From the Last Hours series , Vol. 1

Clare’s (Ghosts of the Shadow Market, 2019, etc.) latest is set in the Shadowhunter world in the 20th century’s first decade (with frequent flashbacks to the previous one).

Teenage offspring of the Herondales, Carstairs, Fairchilds, and other angel-descended Nephilim continue their families’ demon-fighting ways amid a round of elegant London balls, soirees, salons, picnics, and romantic intrigues.

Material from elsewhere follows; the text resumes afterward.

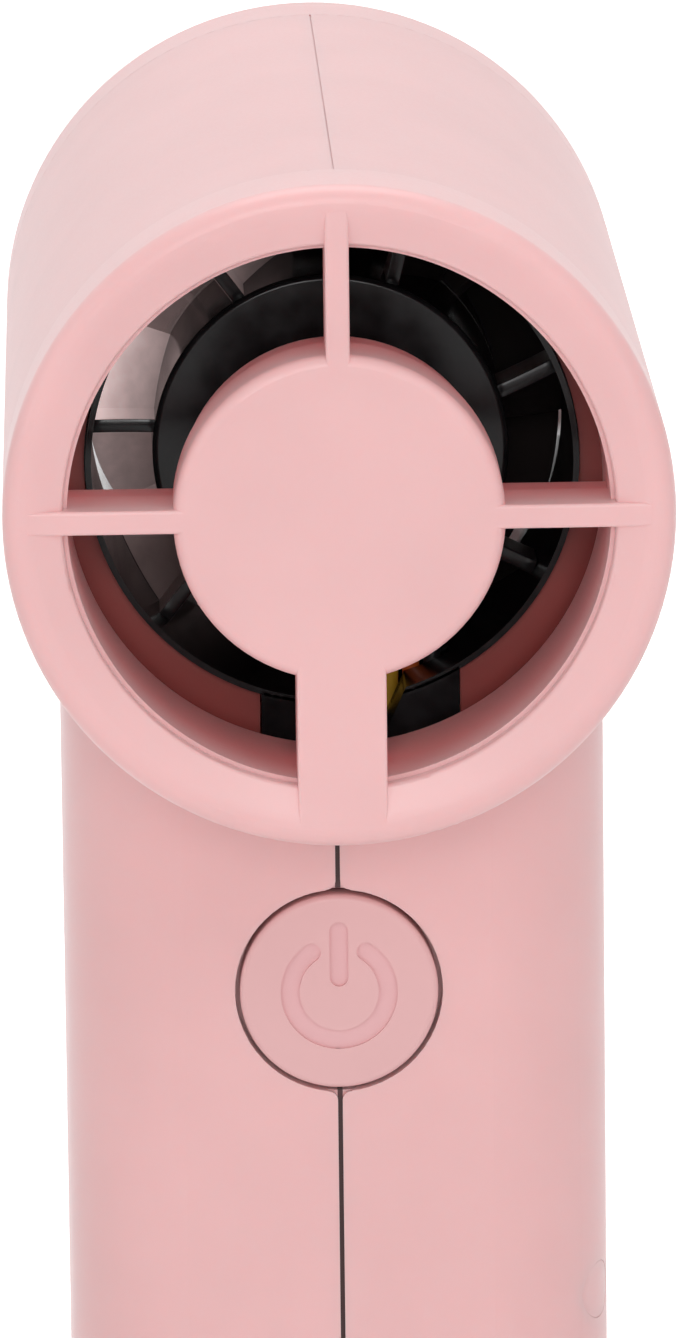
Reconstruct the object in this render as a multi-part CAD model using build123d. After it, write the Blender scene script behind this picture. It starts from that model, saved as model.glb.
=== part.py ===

James Herondale, 17-year-old son of Will and Tessa, finds himself and his “perfectly lethal dimple” hung up between two stunning new arrivals: Cordelia Carstairs, red-haired Persian/British wielder of a fabled magic sword, and Grace Blackthorn, an emotionally damaged but (literally, as the author unsubtly telegraphs) spellbinding friend from childhood. Meanwhile, a sudden outbreak of demonic attacks that leave more and more Shadowhunters felled by a mysterious slow poison plunges James and a cohort of allies into frantic searches for both a cause and an antidote. Ichor-splashed encounters with ravening boojums and even one of hell’s own princes ensue—all leading to final hints of a devastating scheme to destroy the Nephilim in which James himself is slated to play a central role. Characters have a range of skin tones, but ethnic diversity adds no texture to the portrayals; there is a lesbian cousin who wears traditionally male clothing and two young gay men (one tortured, the other less so).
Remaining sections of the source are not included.